** BEGIN DATA FOR PROCESSING **
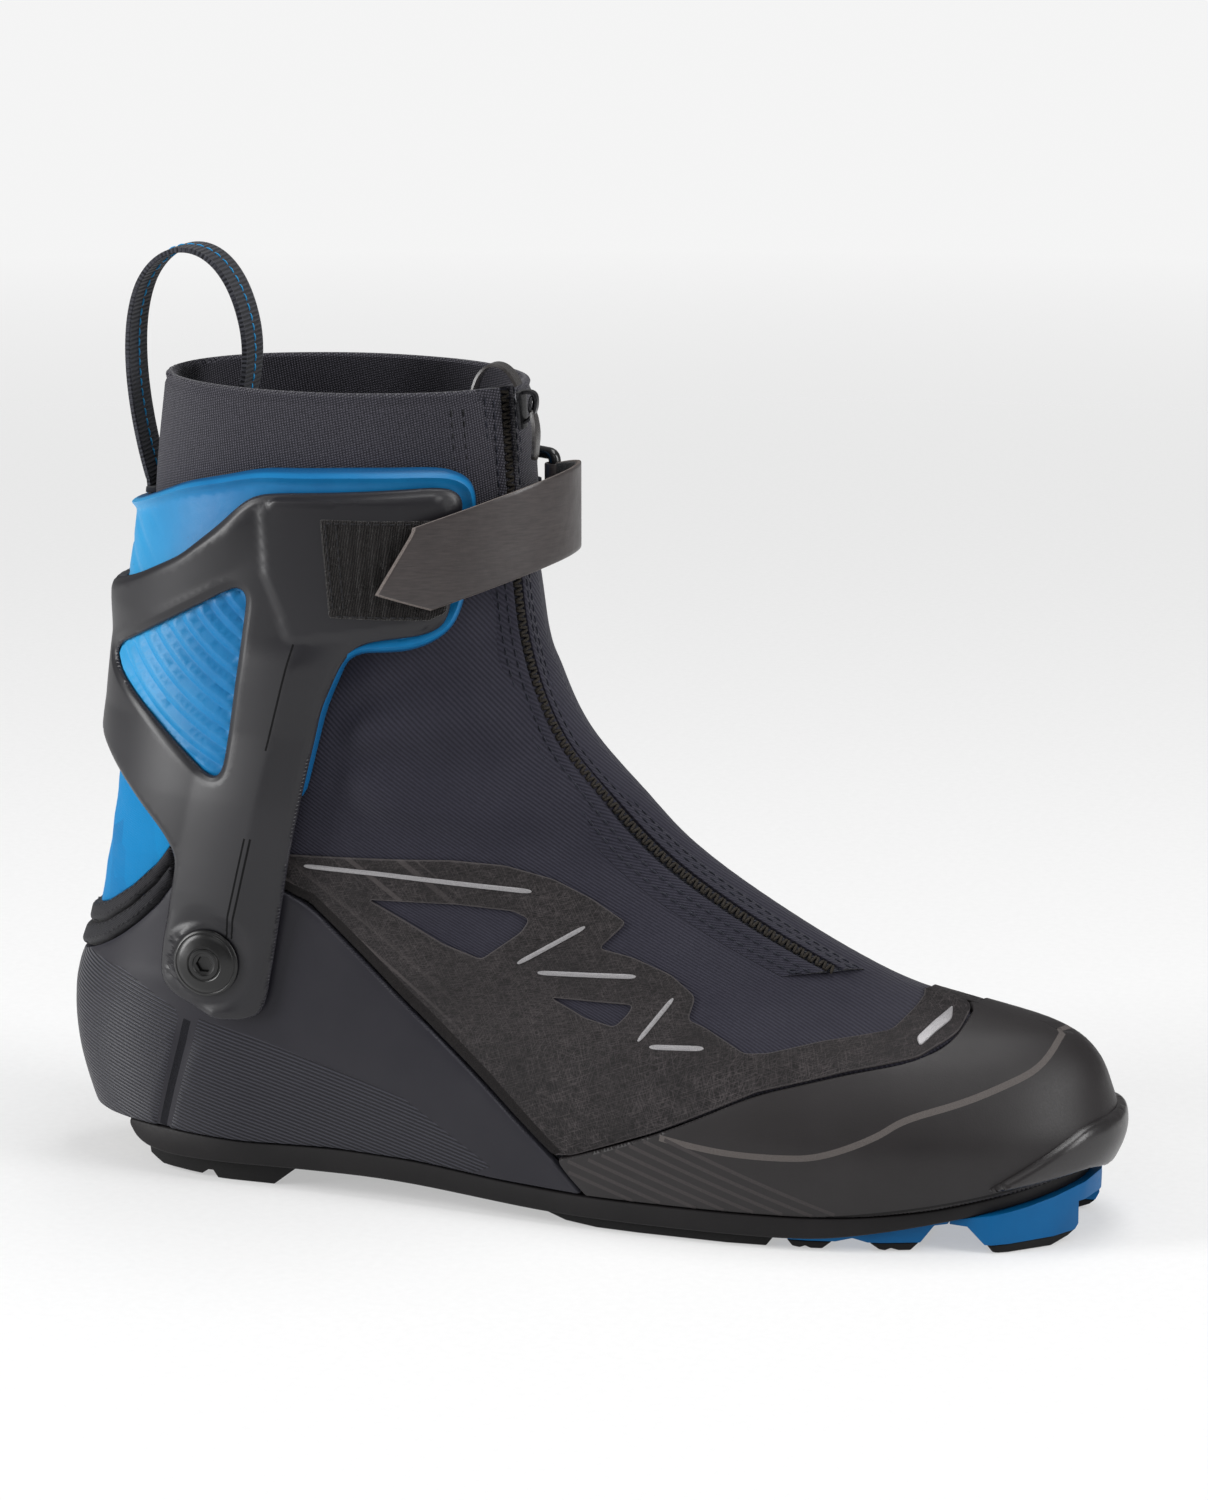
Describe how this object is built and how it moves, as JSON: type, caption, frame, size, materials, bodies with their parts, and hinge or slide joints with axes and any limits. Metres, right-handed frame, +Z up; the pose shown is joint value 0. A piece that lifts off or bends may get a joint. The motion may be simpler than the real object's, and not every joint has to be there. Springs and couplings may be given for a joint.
{
  "type": "cross country ski boot",
  "caption": "Right-foot skating boot for cross country skiing with a zipped soft upper, stiff sole with toe bar, moulded heel shell, hinged cuff and closing strap.",
  "frame": {"origin": "centre of the boot's bounding box in plan, on the ground plane under the sole", "axes": "+X to the toe, +Y to the inner (medial) side of this right boot, +Z up"},
  "size_m": [0.3003, 0.0936, 0.2573],
  "materials": {
    "rubber_black": "matt",
    "sole_black": "satin",
    "sole_blue": "satin",
    "steel": "brushed",
    "board": "matt",
    "insole_foam": "felt",
    "heel_moulding": "fine ribbed",
    "rand_rubber": "matt",
    "bumper_rubber": "polished",
    "softshell_navy": "diagonal twill",
    "overlay_film": "scratched weave film",
    "reflective": "reflective film",
    "band_black": "rolled and stitched",
    "lining": "brushed fleece",
    "cord_grey": "braided",
    "webbing_black": "ribbed webbing",
    "rivet_black": "glossy",
    "washer_nylon": "smooth",
    "frame_charcoal": "fine matt",
    "pad_blue": "soft moulded foam",
    "knit_charcoal": "speckled knit",
    "softshell_cyan": "smooth stretch fabric",
    "zip_tape": "woven tape",
    "zip_coil": "coil",
    "loop_tape": "fuzzy loop pile",
    "ring_plastic": "smooth",
    "strap_pu": "smooth coated",
    "hook_tape": "hook pile",
    "zip_metal": "satin",
    "puller_rubber": "satin"
  },
  "bodies": {
    "boot": {"heel_block": "rubber_black", "midsole": "sole_black", "forefoot_tread": "rubber_black", "forefoot_plate": "sole_blue", "forefoot_lugs": "rubber_black", "toe_block": "sole_blue", "toe_rubber": "rubber_black", "toe_bar": "steel", "lasting_board": "board", "insole": "insole_foam", "heel_shell": "heel_moulding", "toe_rand": "rand_rubber", "toe_bumper": "bumper_rubber", "upper": "softshell_navy", "overlay_lateral": "overlay_film", "overlay_medial": "overlay_film", "reflective_trim": "reflective", "heel_band_lower": "band_black", "heel_band_upper": "band_black", "bootie_liner": "lining", "lace": "cord_grey", "lace_guides": "webbing_black", "pivot_rivet_lateral": "rivet_black", "pivot_rivet_medial": "rivet_black", "pivot_washers": "washer_nylon", "pivot_nuts": "steel"},
    "cuff": {"cuff_frame": "frame_charcoal", "cuff_pad": "pad_blue", "knit_collar": "knit_charcoal", "shin_panel": "softshell_navy", "ankle_gaiter": "softshell_navy", "ankle_lining": "lining", "achilles_panel": "softshell_cyan", "tongue": "lining", "zip_tape": "zip_tape", "zip_teeth": "zip_coil", "loop_patch": "loop_tape", "ring_tab": "webbing_black", "pull_loop_tabs": "webbing_black"},
    "strap_ring": {"strap_ring": "ring_plastic"},
    "strap": {"strap": "strap_pu", "strap_hook": "hook_tape"},
    "zip_slider": {"zip_slider": "zip_metal"},
    "zip_puller": {"zip_puller": "puller_rubber"},
    "pull_loop": {"pull_loop": "webbing_black"}
  },
  "joints": [
    {"name": "cuff_flex", "type": "hinge", "parent": "boot", "child": "cuff", "pos_m": [-0.0977, 0, 0.066], "axis": [0, 1, 0], "range_deg": [-5, 20], "stiffness_Nm_per_rad": 2, "deforming": ["ankle_gaiter", "ankle_lining", "achilles_panel", "tongue", "zip_tape", "zip_teeth"]},
    {"name": "ring_swing", "type": "hinge", "parent": "cuff", "child": "strap_ring", "pos_m": [-0.0286, 0.03817, 0.183], "axis": [0, 0, 1], "range_deg": [0, 18]},
    {"name": "strap_open", "type": "hinge", "parent": "strap_ring", "child": "strap", "pos_m": [-0.0202, 0.03315, 0.184], "axis": [0, 0, 1], "range_deg": [0, 110]},
    {"name": "zip_slide", "type": "slide", "parent": "cuff", "child": "zip_slider", "axis": [0.0624, 0, -0.9981], "range_m": [0, 0.05]},
    {"name": "puller_swing", "type": "hinge", "parent": "zip_slider", "child": "zip_puller", "pos_m": [-0.0135, -0.01035, 0.22132], "axis": [0, 1, 0], "range_deg": [-140, 0]},
    {"name": "loop_tip", "type": "hinge", "parent": "cuff", "child": "pull_loop", "pos_m": [-0.1197, 0.00165, 0.19], "axis": [0, 1, 0], "range_deg": [-15, 12], "stiffness_Nm_per_rad": 0.05}
  ],
  "couplings": [
    {"joint": "ring_swing", "follows": "strap_open", "ratio": 0.15}
  ]
}
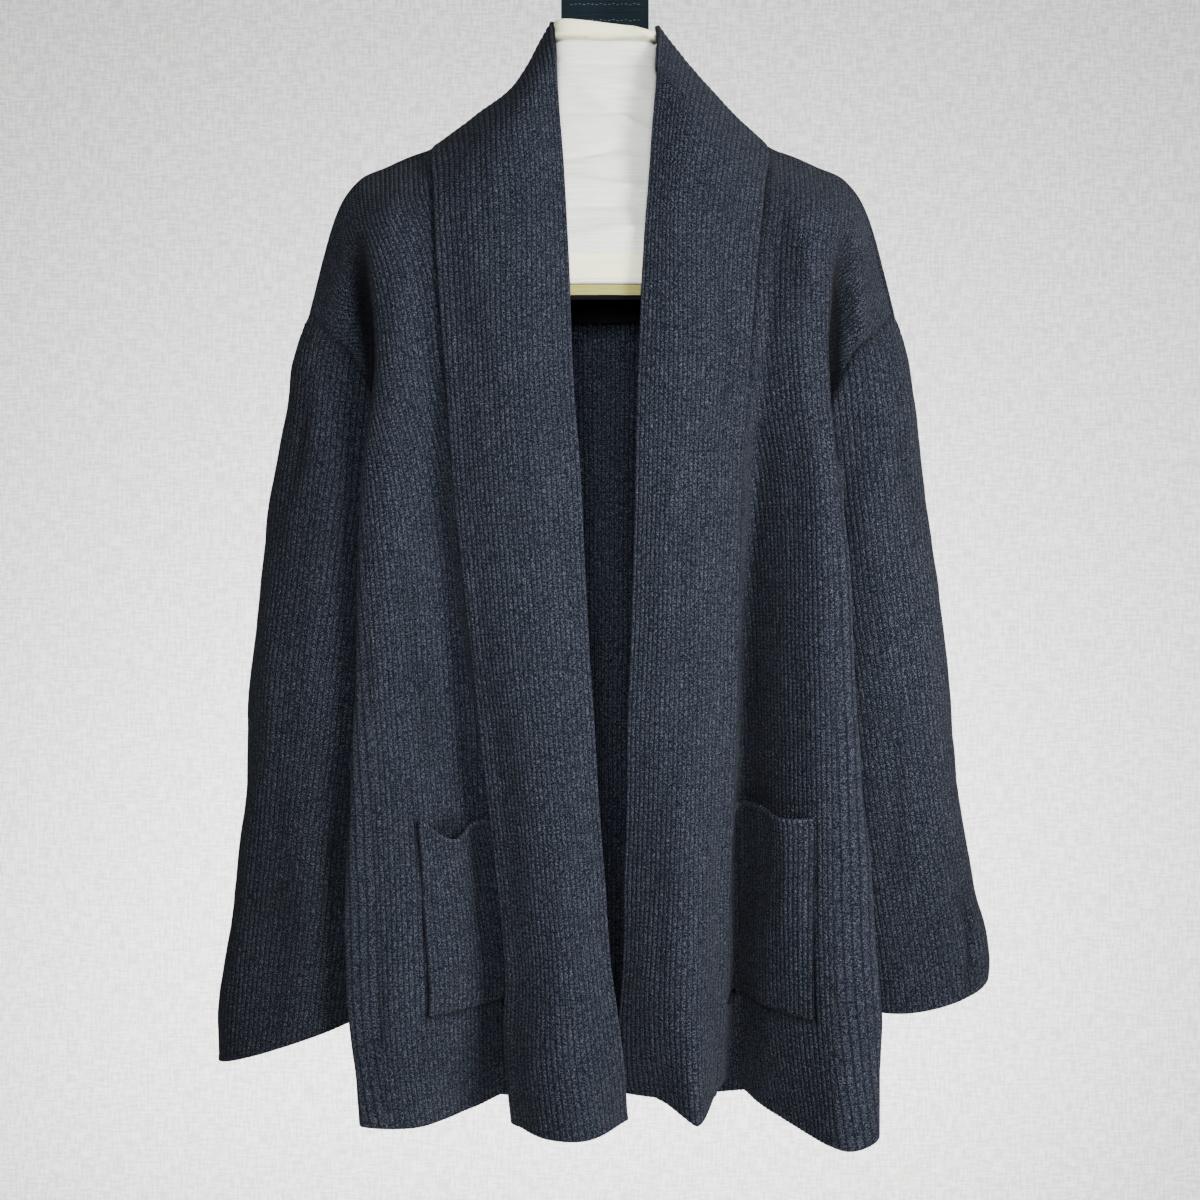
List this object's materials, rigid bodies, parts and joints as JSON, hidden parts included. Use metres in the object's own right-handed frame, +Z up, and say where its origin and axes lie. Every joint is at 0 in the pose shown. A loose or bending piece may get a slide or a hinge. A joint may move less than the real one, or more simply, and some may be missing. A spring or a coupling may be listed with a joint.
{
  "type": "shawl collar cardigan on a padded bust hanger with a hanging strap",
  "caption": "Open-front rib knit cardigan with a wide shawl collar band, dropped shoulders and patch pockets, hung on a cloth-covered bust hanger by a folded strap.",
  "frame": {"origin": "centre of the strap's eye, on the axis of the rod that the hanger's strap hangs on", "axes": "+Z up, front faces -Y, the wearer's left is +X and the rod runs along X"},
  "size_m": [0.6227, 0.1898, 0.9525],
  "materials": {
    "knit": "matt brushed rib knit, charcoal melange",
    "bust_cloth": "matt cream cotton",
    "trim_tape": "matt straw-coloured tape",
    "strap_webbing": "dark blue-black webbing with pale stitches"
  },
  "bodies": {
    "root": {"back": "knit", "front_right": "knit", "front_left": "knit", "sleeve_right": "knit", "sleeve_left": "knit", "collar_right": "knit", "collar_left": "knit", "pocket_right": "knit", "pocket_left": "knit", "bust_form": "bust_cloth", "form_trim": "trim_tape", "hang_strap": "strap_webbing"}
  },
  "joints": []
}
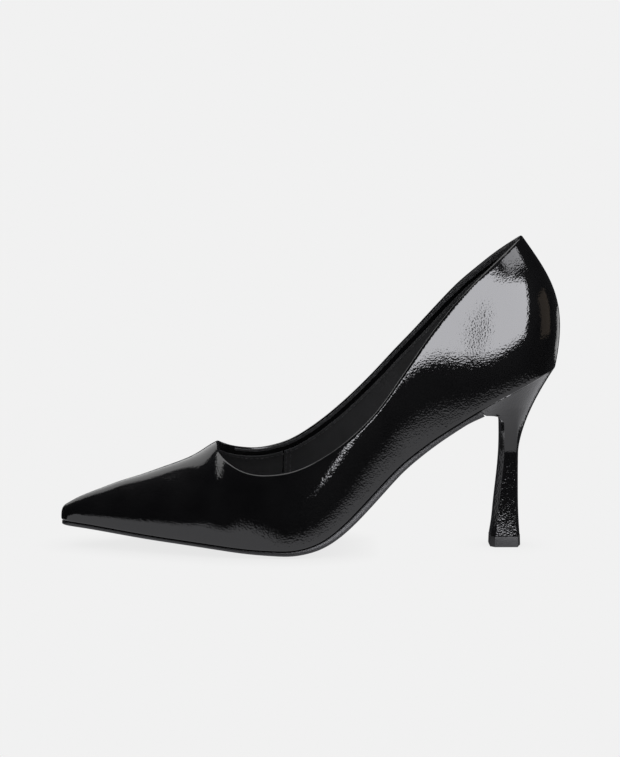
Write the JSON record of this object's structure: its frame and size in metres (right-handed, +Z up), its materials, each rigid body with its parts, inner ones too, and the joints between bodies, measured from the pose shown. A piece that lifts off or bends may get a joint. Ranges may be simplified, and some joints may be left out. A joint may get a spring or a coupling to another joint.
{
  "type": "high heel pump",
  "caption": "Pointed-toe court shoe in black patent leather on a slim high heel, left foot, lined, with insock, steel shank, wrapped heel and replaceable heel tip.",
  "frame": {"origin": "on the ground, under the middle of the bounding box, with the shoe standing on its tread and its heel tip", "axes": "+X from the toe tip to the heel, +Y towards the inner side of the foot, +Z up"},
  "size_m": [0.2438, 0.0736, 0.1523],
  "materials": {
    "patent_leather": "high gloss",
    "lining_leather": "matte",
    "suede": "napped",
    "reinforcing_tape": "matte",
    "stiffener_board": "matte",
    "insole_board": "matte",
    "cork_filler": "matte",
    "latex_foam": "matte",
    "spring_steel": "brushed",
    "outsole_resin": "satin",
    "heel_abs": "moulded",
    "tip_polyurethane": "matte"
  },
  "bodies": {
    "root": {"upper": "patent_leather", "heel_cover": "patent_leather", "vamp_lining": "lining_leather", "quarter_lining_outer": "lining_leather", "quarter_lining_inner": "lining_leather", "insock": "lining_leather", "heel_grip": "suede", "topline_tape": "reinforcing_tape", "back_seam_tape": "reinforcing_tape", "toe_puff": "stiffener_board", "heel_counter": "stiffener_board", "insole_board": "insole_board", "shank_board": "insole_board", "bottom_filler": "cork_filler", "forepart_foam": "latex_foam", "heel_pad": "latex_foam", "steel_shank": "spring_steel", "shank_rivet_front": "spring_steel", "shank_rivet_rear": "spring_steel", "heel_screw": "spring_steel", "heel_nail_1": "spring_steel", "heel_nail_2": "spring_steel", "heel_nail_3": "spring_steel", "heel_nail_4": "spring_steel", "heel_dowel": "spring_steel", "top_piece_pin": "spring_steel", "outsole": "outsole_resin", "heel_block": "heel_abs", "top_piece": "tip_polyurethane"}
  },
  "joints": []
}
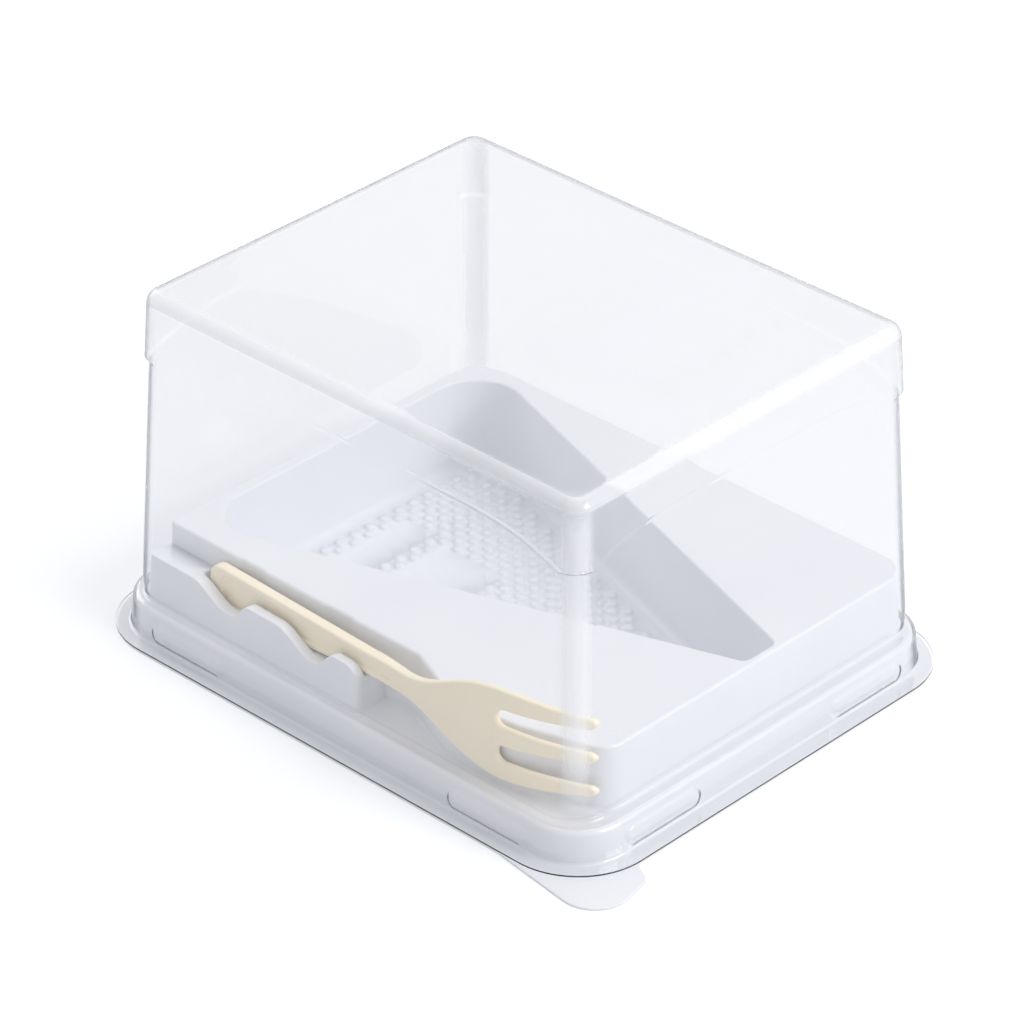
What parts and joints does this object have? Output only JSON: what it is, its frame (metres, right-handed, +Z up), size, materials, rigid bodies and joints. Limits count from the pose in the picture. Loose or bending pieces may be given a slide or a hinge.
** END DATA FOR PROCESSING **
--- YOUR GOAL ---
Return each line in the records that holds the string "bends".

--- EXERCISE ANSWER ---
Describe how this object is built and how it moves, as JSON: type, caption, frame, size, materials, bodies with their parts, and hinge or slide joints with axes and any limits. Metres, right-handed frame, +Z up; the pose shown is joint value 0. A piece that lifts off or bends may get a joint. The motion may be simpler than the real object's, and not every joint has to be there. Springs and couplings may be given for a joint.
Write the JSON record of this object's structure: its frame and size in metres (right-handed, +Z up), its materials, each rigid body with its parts, inner ones too, and the joints between bodies, measured from the pose shown. A piece that lifts off or bends may get a joint. Ranges may be simplified, and some joints may be left out. A joint may get a spring or a coupling to another joint.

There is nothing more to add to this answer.